ASA 127th Meeting M.I.T. 1994 June 6-10

2pSP40. Statistical trajectory models for phonetic classification.

William Goldenthal

James Glass

Spoken Language Systems Group, Lab. for Comput. Sci., MIT, 545 Technology Sq., Cambridge, MA 02139

This talk presents phonetic models that capture both the dynamic characteristics and the statistical dependencies of acoustic attributes in a segment-based framework. The approach is based on the creation of a track, T[sub (alpha)], for each phonetic unit (alpha). The track serves as a model of the dynamic trajectories of the acoustic attributes over the segment. The statistical framework for scoring incorporates the auto- and cross-correlation properties of the track error over time, within a segment.
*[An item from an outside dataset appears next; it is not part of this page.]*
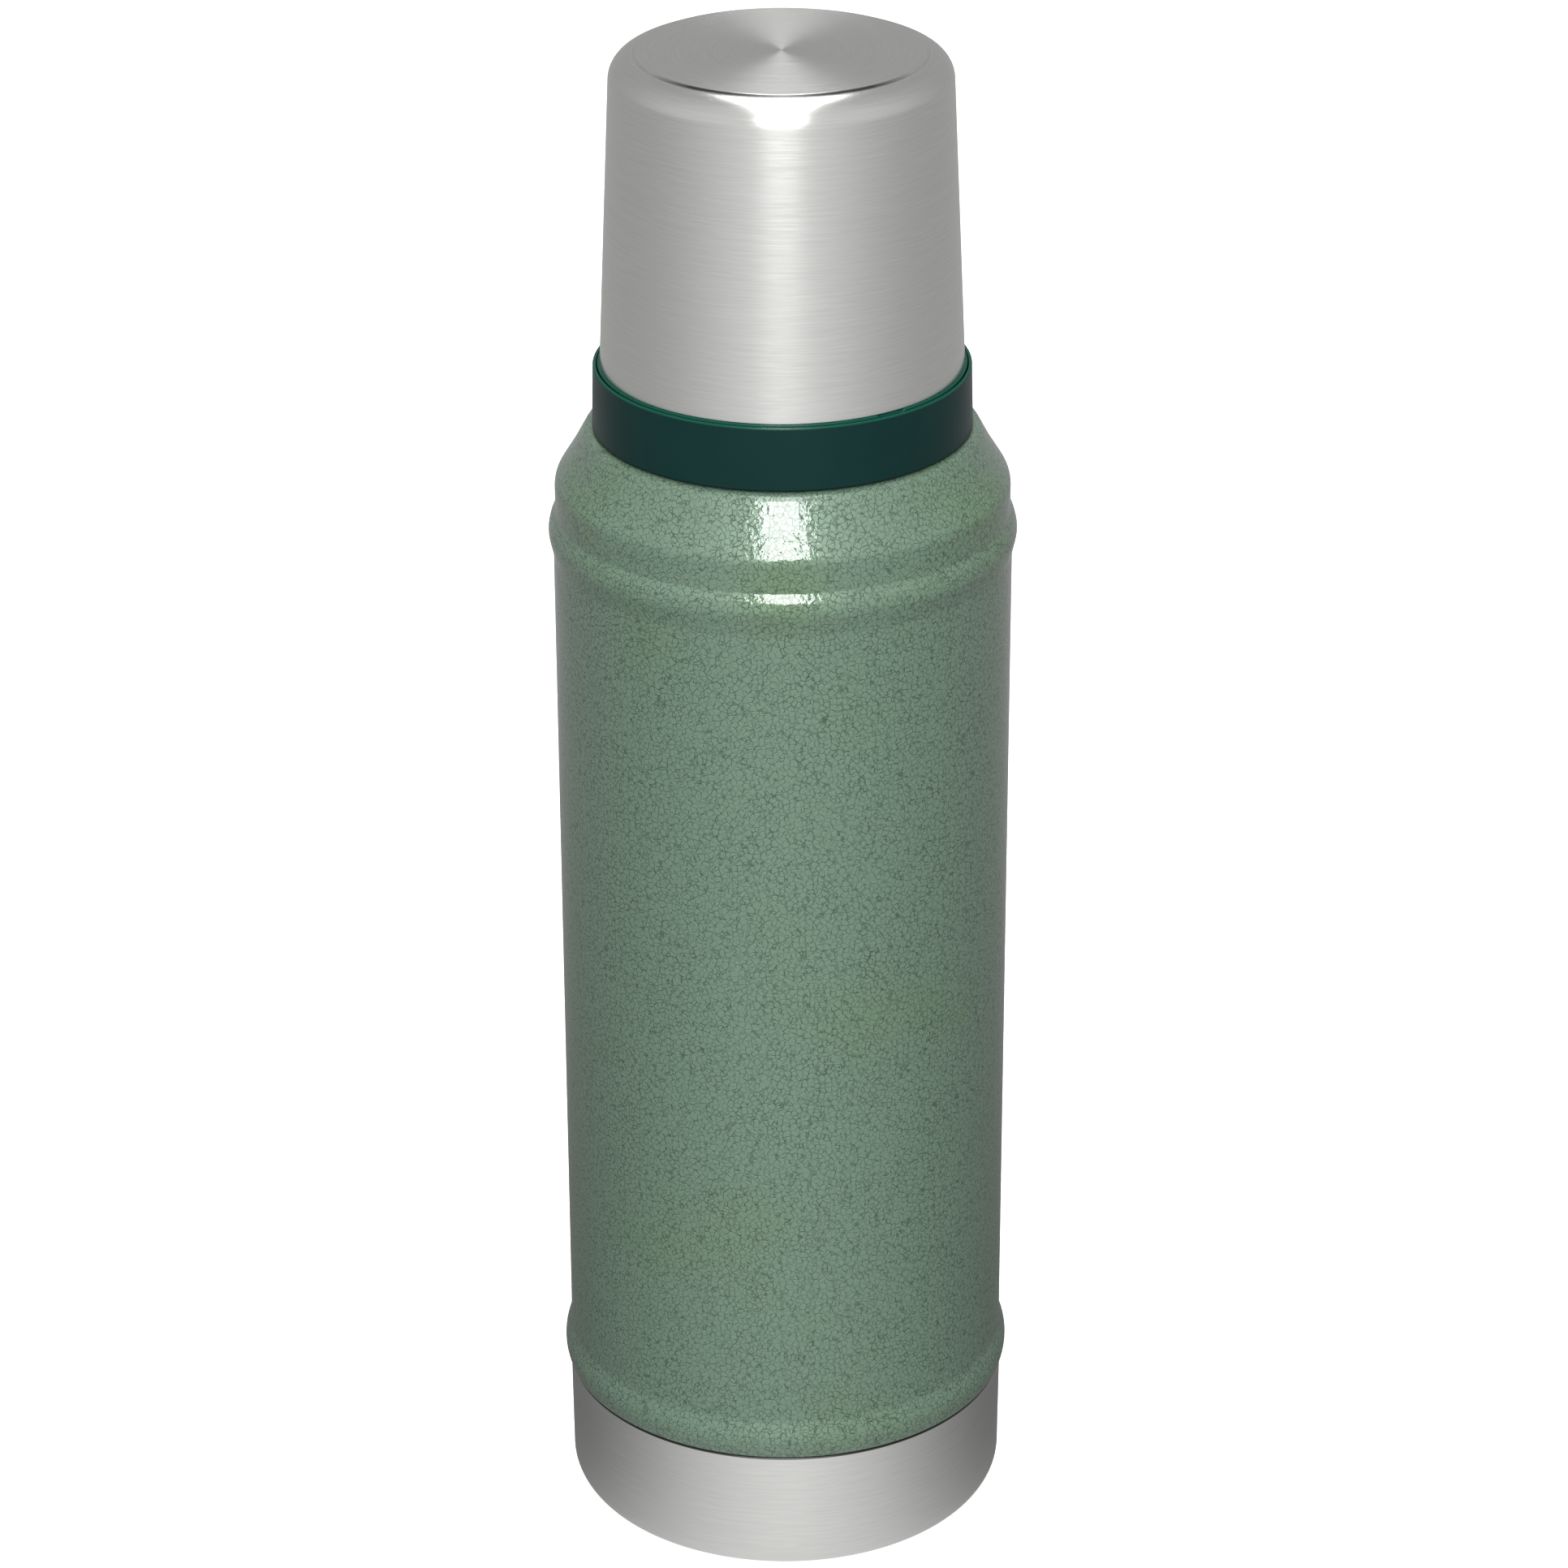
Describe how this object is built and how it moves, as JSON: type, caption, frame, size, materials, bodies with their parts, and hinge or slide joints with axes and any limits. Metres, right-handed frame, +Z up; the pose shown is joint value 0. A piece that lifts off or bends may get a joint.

On a vowel classification task [W. Goldenthal and J. Glass, ``Modeling Spectra Dynamics for Vowel Classification,'' Proc. Eurospeech 93, pp. 289--292, Berlin, Germany (1993)], this methodology achieved classification performance of 68.9%. This result compares favorably with other studies using the timit corpus. This talk extends this result by presenting context-independent and context-dependent experiments for all the phones. Context-independent classification performance of 76.8% is demonstrated. The key to implementing the context-dependent classifier consists of merging tracks trained separately on left and right contexts to synthesize any desired context during classification. This method allows one to synthesize a track for triphone contexts not seen in the training set. Using a total of 4167 gender-dependent biphone tracks, 58 phonetic statistical models, and no phone grammar, a context-dependent classification performance of 80.5% was achieved. This result increases to 85.8% when a trigram phone grammar is added.